Al Guerrero, Artist/Humorist. Los Angeles, CA. Born in Ciudad Juarez, Chihuahua, Mexico and raised in East Los Angeles from the age of two, Al Guerrero grew up just steps from the famous Chicano strip, Whittier Boulevard. His youth experiences include witnessing and participating in the 1970 Chicano Power demonstrations, cruising cars on Whittier Boulevard, and graduating from Garfield High School. After dropping out of UCLA (with honors), he drew upon his lifelong passion for art and cartooning and pursued a career in graphic arts. During this period, he traveled overseas and found artistic inspiration from the masterworks he discovered within the European Art Museums. His career blossomed when he was eventually hired by the Walt Disney Company in 1995, where he worked as a creative artist for a number of years. Although the artistic work was rewarding, he eventually grew weary & disillusioned with the bureaucracy of the entertainment business, and left to work briefly in the educational field. His credits include producing a feature film with actor, Conrad Brooks of Ed Wood fame, founding and performing with the Punk Rock group “The Psychocats” at numerous L.A. & Hollywood venues during the 1990’s, and in 1999 he founded and created a hell-bent puppet cabaret show aptly named: “The Puppets from Hell”. As a long time active member of the Los Angeles Cacophony Society, Al “Quaeda”, as he was known, was involved in countless Cacophony Society pranks and events throughout the city. He also produced the “Incredibly Strange Cinema” cult film series as well as themed events such as the now infamous “Pornothon Movie Nights” and the satirical “Mexican Night: Noche De Tequila & Putas” shows at local nightclub venues. Throughout his art career, he has exhibited his canvas paintings at various local galleries, and has also written & illustrated numerous comic strips and Graphic Novel stories. Today, he lives in Silver Lake, California and works as a freelance artist and writer with numerous multi-media projects under his belt and in the works. His personal hobbies include collecting vintage toys and comic books, cinema history and Los Angeles City history. Contact: alguerrero@earthlink.net Al Guerrero P.O. Box 29697 Los Angeles, CA 90029-0697 www.alguerrero.com Myspace.com/thepuppetsfromhell

11 thoughts on “El Lechero

  1. I had one of those little doors in the previous house I rented. I always thought it was so cool. My kitchen also had one of the old time iceboxes that was built into the cabinetry. The place I live in now (built 1917) also has a built in icebox.

  2. This reminds me of the house I grew up in that had an incinerator in the backyard to burn your trash. I remember many a pyromaniac memory as a kid burning stuff. These days a fire pit has the honors. Spending summer vacation in Tijuas as a kid I also remember burning old tires, plastic milk gallons, and old “tenis” as all the psychedelic colors flamed and puffy fumes hissed letting out all kinds of “funny” aromas. Life is a lot simpler and pleasant when the PC, FDA, ABC, KFC, MLB, and all the other “acroymnous” agencies turn a blind eye, as “they” say, for a little fun once in a while. All in moderation of course. Most people now would be appalled that some of us still drink whole milk and spread real butter on our pan tostado. Bring back the Milkmen of old. We need thick, fat-filled whipped cream and buttermilk in our diets once again.

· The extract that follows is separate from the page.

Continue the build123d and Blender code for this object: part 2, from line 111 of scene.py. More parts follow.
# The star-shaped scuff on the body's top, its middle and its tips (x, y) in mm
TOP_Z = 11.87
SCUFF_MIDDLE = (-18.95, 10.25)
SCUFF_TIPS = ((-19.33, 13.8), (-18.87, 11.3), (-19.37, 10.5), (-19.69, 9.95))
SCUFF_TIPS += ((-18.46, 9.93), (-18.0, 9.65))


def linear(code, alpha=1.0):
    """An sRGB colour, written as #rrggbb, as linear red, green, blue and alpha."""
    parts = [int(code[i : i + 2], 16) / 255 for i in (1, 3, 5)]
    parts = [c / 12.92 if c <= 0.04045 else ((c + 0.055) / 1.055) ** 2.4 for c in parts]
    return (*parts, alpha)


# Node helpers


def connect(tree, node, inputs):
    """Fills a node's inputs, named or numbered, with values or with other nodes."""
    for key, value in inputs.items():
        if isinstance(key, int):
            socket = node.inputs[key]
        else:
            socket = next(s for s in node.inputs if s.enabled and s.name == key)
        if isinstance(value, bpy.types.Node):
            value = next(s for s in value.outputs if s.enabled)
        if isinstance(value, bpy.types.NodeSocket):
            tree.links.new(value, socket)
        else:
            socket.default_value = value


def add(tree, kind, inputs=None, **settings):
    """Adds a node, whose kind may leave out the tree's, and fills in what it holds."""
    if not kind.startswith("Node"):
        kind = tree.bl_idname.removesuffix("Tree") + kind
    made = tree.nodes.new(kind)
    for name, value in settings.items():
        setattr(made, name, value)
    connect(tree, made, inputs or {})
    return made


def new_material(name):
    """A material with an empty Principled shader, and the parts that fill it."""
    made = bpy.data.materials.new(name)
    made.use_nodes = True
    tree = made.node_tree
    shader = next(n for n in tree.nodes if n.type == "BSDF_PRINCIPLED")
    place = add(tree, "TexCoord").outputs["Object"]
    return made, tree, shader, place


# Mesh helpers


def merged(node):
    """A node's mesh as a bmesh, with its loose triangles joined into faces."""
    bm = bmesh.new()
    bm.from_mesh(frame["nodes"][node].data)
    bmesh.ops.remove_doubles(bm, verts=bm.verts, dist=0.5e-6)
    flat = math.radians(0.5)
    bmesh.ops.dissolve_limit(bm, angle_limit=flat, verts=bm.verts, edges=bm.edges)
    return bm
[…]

  3. My old house in Studio City had one of these little milk doorways too. Part of the inside was covered with sloppy old paint but you could see what it was about with the same kind of instruction dial. It was called “Milk-O-Matic,” so there must have been competing businesses installing these in houses for the convenience of milk vendors and consumers. Now I wish I had taken a picture of it to compare. That house was built in the 1930s.

  4. AL- Great find!!! What a picture!! My experince as kid (60’s) probably doesn’t go as far back as that door, but I do remeber our “Foremost” milkman back in the day,( a nice white man named “Clarence”) he had bottles of milk, chocolate milk, orange juice, and fruit punch all in glass bottles, when you opened the cap on a milk bottle there was always some sweet cream just under the cap. Milk today just doesn’t taste like that anymore, I guess it’s the difference between glass and plastic containers. We also had a “Carnation” Ice Cream Truck back then also, a little old white man with a leather apron would come out and open the little door on the back of the truck!!

  5. I remember the Carnation/Foremost milkmen and their delivery trucks from my childhood in the seventies. The milk use to come in a thick glass bottle and you’d return the empties when the milkman bought a new delivery. I remember my dad and I would drive the South Central route with his milkman buddy,Arturo while my dad recovered from a workplace injury.